Task objective - Below is a listing. Quote from it, exactly, the lines from the one containing "return nodes" down to the one containing "cad_parts[node].hide_render = cad_parts[node].hide_viewport", both ends included, and nothing else.

Material to process -
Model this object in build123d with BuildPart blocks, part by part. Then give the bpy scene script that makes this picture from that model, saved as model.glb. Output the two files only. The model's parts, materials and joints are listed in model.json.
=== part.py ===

---

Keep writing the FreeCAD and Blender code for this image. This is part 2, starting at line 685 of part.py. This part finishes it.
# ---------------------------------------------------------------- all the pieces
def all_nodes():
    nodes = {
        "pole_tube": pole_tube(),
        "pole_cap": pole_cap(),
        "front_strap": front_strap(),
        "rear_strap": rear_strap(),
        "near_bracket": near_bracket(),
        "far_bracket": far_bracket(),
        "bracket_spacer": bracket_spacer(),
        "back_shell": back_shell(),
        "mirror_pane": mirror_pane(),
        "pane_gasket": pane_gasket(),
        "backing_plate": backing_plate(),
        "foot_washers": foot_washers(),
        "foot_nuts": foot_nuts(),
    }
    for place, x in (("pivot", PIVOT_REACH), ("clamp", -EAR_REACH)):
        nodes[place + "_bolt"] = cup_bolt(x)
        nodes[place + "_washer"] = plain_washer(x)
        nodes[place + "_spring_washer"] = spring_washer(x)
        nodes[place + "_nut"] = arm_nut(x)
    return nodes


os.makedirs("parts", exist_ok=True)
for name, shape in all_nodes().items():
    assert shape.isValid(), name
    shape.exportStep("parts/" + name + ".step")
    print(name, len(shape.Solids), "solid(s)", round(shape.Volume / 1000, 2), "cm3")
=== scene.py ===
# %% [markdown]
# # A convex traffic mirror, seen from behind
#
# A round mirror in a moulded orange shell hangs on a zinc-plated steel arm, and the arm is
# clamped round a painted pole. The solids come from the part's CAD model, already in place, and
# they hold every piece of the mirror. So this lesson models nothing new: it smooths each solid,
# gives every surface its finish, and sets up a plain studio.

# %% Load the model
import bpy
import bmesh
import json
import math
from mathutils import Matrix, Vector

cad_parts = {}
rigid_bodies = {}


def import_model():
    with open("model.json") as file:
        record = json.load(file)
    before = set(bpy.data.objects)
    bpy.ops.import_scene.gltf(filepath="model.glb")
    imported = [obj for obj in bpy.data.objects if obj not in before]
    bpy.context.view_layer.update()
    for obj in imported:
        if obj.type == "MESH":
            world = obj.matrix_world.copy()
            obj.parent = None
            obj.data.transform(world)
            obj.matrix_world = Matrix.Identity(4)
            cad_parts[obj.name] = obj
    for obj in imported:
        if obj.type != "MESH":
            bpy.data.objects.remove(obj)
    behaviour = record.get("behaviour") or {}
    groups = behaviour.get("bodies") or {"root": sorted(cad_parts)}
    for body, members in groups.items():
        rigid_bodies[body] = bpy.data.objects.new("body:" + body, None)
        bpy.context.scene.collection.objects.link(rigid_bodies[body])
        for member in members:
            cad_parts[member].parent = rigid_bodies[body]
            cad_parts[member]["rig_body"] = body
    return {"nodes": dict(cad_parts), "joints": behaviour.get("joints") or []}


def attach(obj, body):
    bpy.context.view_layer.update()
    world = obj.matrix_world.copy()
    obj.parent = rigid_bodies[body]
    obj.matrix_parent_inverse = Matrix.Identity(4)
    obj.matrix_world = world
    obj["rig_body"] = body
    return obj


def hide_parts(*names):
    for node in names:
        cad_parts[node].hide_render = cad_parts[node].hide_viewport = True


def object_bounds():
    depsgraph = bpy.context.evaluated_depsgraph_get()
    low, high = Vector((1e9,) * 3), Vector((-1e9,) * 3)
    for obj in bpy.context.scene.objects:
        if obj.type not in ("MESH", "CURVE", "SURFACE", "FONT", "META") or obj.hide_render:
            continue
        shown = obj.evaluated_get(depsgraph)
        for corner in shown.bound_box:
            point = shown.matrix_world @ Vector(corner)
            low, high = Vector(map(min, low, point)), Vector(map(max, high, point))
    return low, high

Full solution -
    return nodes


os.makedirs("parts", exist_ok=True)
for name, shape in all_nodes().items():
    assert shape.isValid(), name
    shape.exportStep("parts/" + name + ".step")
    print(name, len(shape.Solids), "solid(s)", round(shape.Volume / 1000, 2), "cm3")
=== scene.py ===
# %% [markdown]
# # A convex traffic mirror, seen from behind
#
# A round mirror in a moulded orange shell hangs on a zinc-plated steel arm, and the arm is
# clamped round a painted pole. The solids come from the part's CAD model, already in place, and
# they hold every piece of the mirror. So this lesson models nothing new: it smooths each solid,
# gives every surface its finish, and sets up a plain studio.

# %% Load the model
import bpy
import bmesh
import json
import math
from mathutils import Matrix, Vector

cad_parts = {}
rigid_bodies = {}


def import_model():
    with open("model.json") as file:
        record = json.load(file)
    before = set(bpy.data.objects)
    bpy.ops.import_scene.gltf(filepath="model.glb")
    imported = [obj for obj in bpy.data.objects if obj not in before]
    bpy.context.view_layer.update()
    for obj in imported:
        if obj.type == "MESH":
            world = obj.matrix_world.copy()
            obj.parent = None
            obj.data.transform(world)
            obj.matrix_world = Matrix.Identity(4)
            cad_parts[obj.name] = obj
    for obj in imported:
        if obj.type != "MESH":
            bpy.data.objects.remove(obj)
    behaviour = record.get("behaviour") or {}
    groups = behaviour.get("bodies") or {"root": sorted(cad_parts)}
    for body, members in groups.items():
        rigid_bodies[body] = bpy.data.objects.new("body:" + body, None)
        bpy.context.scene.collection.objects.link(rigid_bodies[body])
        for member in members:
            cad_parts[member].parent = rigid_bodies[body]
            cad_parts[member]["rig_body"] = body
    return {"nodes": dict(cad_parts), "joints": behaviour.get("joints") or []}


def attach(obj, body):
    bpy.context.view_layer.update()
    world = obj.matrix_world.copy()
    obj.parent = rigid_bodies[body]
    obj.matrix_parent_inverse = Matrix.Identity(4)
    obj.matrix_world = world
    obj["rig_body"] = body
    return obj


def hide_parts(*names):
    for node in names:
        cad_parts[node].hide_render = cad_parts[node].hide_viewport = True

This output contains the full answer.